→ RECORD EXCERPTS
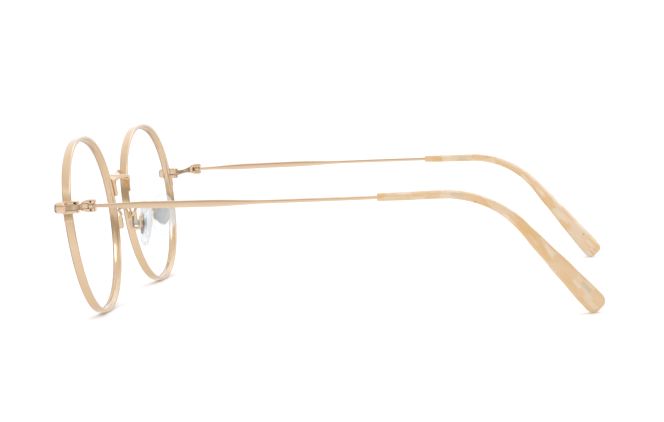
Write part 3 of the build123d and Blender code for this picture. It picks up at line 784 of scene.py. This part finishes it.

==

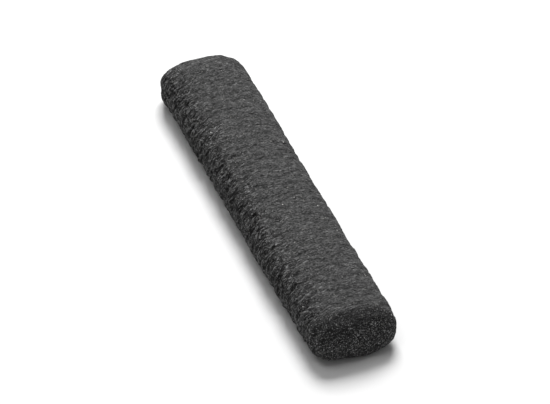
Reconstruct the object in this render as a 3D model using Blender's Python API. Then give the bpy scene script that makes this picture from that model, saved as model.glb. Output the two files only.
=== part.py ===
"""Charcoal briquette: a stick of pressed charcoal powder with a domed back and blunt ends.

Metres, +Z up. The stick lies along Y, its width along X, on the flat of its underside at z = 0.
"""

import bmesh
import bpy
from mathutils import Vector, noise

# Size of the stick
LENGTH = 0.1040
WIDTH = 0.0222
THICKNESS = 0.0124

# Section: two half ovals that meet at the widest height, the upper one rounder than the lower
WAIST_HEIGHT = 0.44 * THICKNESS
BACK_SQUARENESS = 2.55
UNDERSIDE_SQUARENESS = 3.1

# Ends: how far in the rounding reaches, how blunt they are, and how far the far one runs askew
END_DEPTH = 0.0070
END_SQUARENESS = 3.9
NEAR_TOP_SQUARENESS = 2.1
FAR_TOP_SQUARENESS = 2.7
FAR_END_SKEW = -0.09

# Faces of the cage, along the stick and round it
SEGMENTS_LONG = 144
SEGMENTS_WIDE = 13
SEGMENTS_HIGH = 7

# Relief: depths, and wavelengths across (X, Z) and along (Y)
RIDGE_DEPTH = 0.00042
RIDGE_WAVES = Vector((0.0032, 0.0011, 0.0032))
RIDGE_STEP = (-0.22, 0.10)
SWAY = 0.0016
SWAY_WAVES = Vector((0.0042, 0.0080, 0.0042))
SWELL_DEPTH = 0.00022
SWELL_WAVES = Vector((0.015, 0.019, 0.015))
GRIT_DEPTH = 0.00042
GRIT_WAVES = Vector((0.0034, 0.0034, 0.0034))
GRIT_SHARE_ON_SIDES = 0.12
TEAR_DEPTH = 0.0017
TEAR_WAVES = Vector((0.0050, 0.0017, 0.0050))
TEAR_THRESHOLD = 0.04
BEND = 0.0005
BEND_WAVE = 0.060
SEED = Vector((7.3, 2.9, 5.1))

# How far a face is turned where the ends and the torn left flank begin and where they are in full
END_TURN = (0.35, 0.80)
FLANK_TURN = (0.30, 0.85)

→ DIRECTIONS
Using the entries above, return exactly the lines from the line with "Reconstruct the object" to the line with "FAR_END_SKEW = -0.09", counting both of those lines.

→ SOLUTION TO THIS EXERCISE
Reconstruct the object in this render as a 3D model using Blender's Python API. Then give the bpy scene script that makes this picture from that model, saved as model.glb. Output the two files only.
=== part.py ===
"""Charcoal briquette: a stick of pressed charcoal powder with a domed back and blunt ends.

Metres, +Z up. The stick lies along Y, its width along X, on the flat of its underside at z = 0.
"""

import bmesh
import bpy
from mathutils import Vector, noise

# Size of the stick
LENGTH = 0.1040
WIDTH = 0.0222
THICKNESS = 0.0124

# Section: two half ovals that meet at the widest height, the upper one rounder than the lower
WAIST_HEIGHT = 0.44 * THICKNESS
BACK_SQUARENESS = 2.55
UNDERSIDE_SQUARENESS = 3.1

# Ends: how far in the rounding reaches, how blunt they are, and how far the far one runs askew
END_DEPTH = 0.0070
END_SQUARENESS = 3.9
NEAR_TOP_SQUARENESS = 2.1
FAR_TOP_SQUARENESS = 2.7
FAR_END_SKEW = -0.09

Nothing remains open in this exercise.